The RSUI decision again underscores the Court’s balanced approach to choice of law issues and provides clarity in an area where choice of law issues are relatively likely to come up on a regular basis — D&O policies. In the eyes of the Supreme Court, Delaware has the most significant relationship to a D&O policy when the dispute covered by the policy involves a Delaware entity and its directors and officers. However, the Court was quick to temper this holding by stating that where the D&O policy at issue covered different subject matter or involved an insured with a more attenuated connection to Delaware, the outcome may be different.

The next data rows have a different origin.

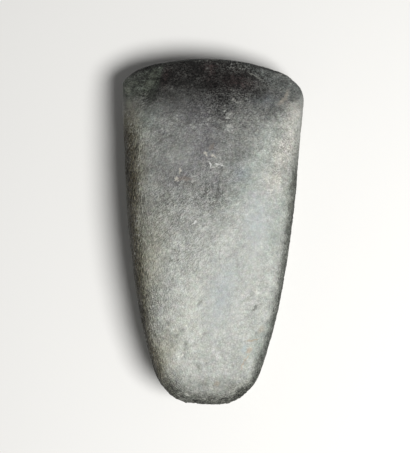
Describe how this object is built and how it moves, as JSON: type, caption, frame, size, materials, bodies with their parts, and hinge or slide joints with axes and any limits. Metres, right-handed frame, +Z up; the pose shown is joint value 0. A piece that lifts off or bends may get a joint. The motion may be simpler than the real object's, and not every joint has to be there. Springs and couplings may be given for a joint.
{
  "type": "polished stone axe head",
  "caption": "Polished stone axe head with a curved worn cutting edge, ground bevels, flattened sides and a blunt butt, lying on its broad face.",
  "frame": {"origin": "on the resting plane, under the middle of the stone's bounding box", "axes": "+X across the blade, +Y from the butt to the cutting edge, +Z up from the resting face to the upper face"},
  "size_m": [0.0688, 0.13, 0.034],
  "materials": {
    "ground_stone": "satin"
  },
  "bodies": {
    "root": {"axe_head": "ground_stone"}
  },
  "joints": []
}
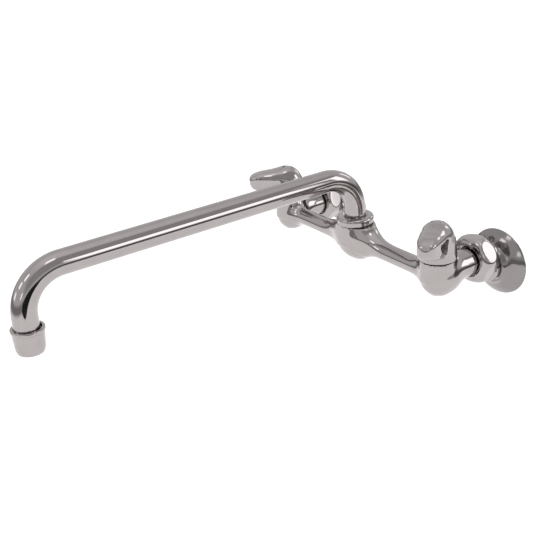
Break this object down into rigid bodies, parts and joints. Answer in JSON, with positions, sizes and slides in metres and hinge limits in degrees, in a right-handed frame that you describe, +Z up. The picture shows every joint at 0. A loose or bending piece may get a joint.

[1] Christopher B. Chuff, et al., Delaware Court of Chancery Tells California To Get Off Its Lawn, Troutman Pepper Insights, https://www.troutman.com/insights/delaware-court-of-chancery-tells-california-to-get-off-its-lawn.html (last updated Aug. 17, 2020); Joanna J. Cline, et al., Court of Chancery Speaks on an Increasingly Common Choice of Law Issue, Delaware Business Court Insider, https://www.law.com/delbizcourt/2020/11/25/court-of-chancery-speaks-on-an-increasingly-common-choice-of-law-issue/ (last updated November 25, 2020).

[2] 2010 WL 8250837, at *6 (Del. Super. Ct. Nov. 5, 2010).

[3] RSUI, 2021 WL 803867 at *9.

[4] Id. at *10.

DISCLAIMER: Because of the generality of this update, the information provided herein may not be applicable in all situations and should not be acted upon without specific legal advice based on particular situations.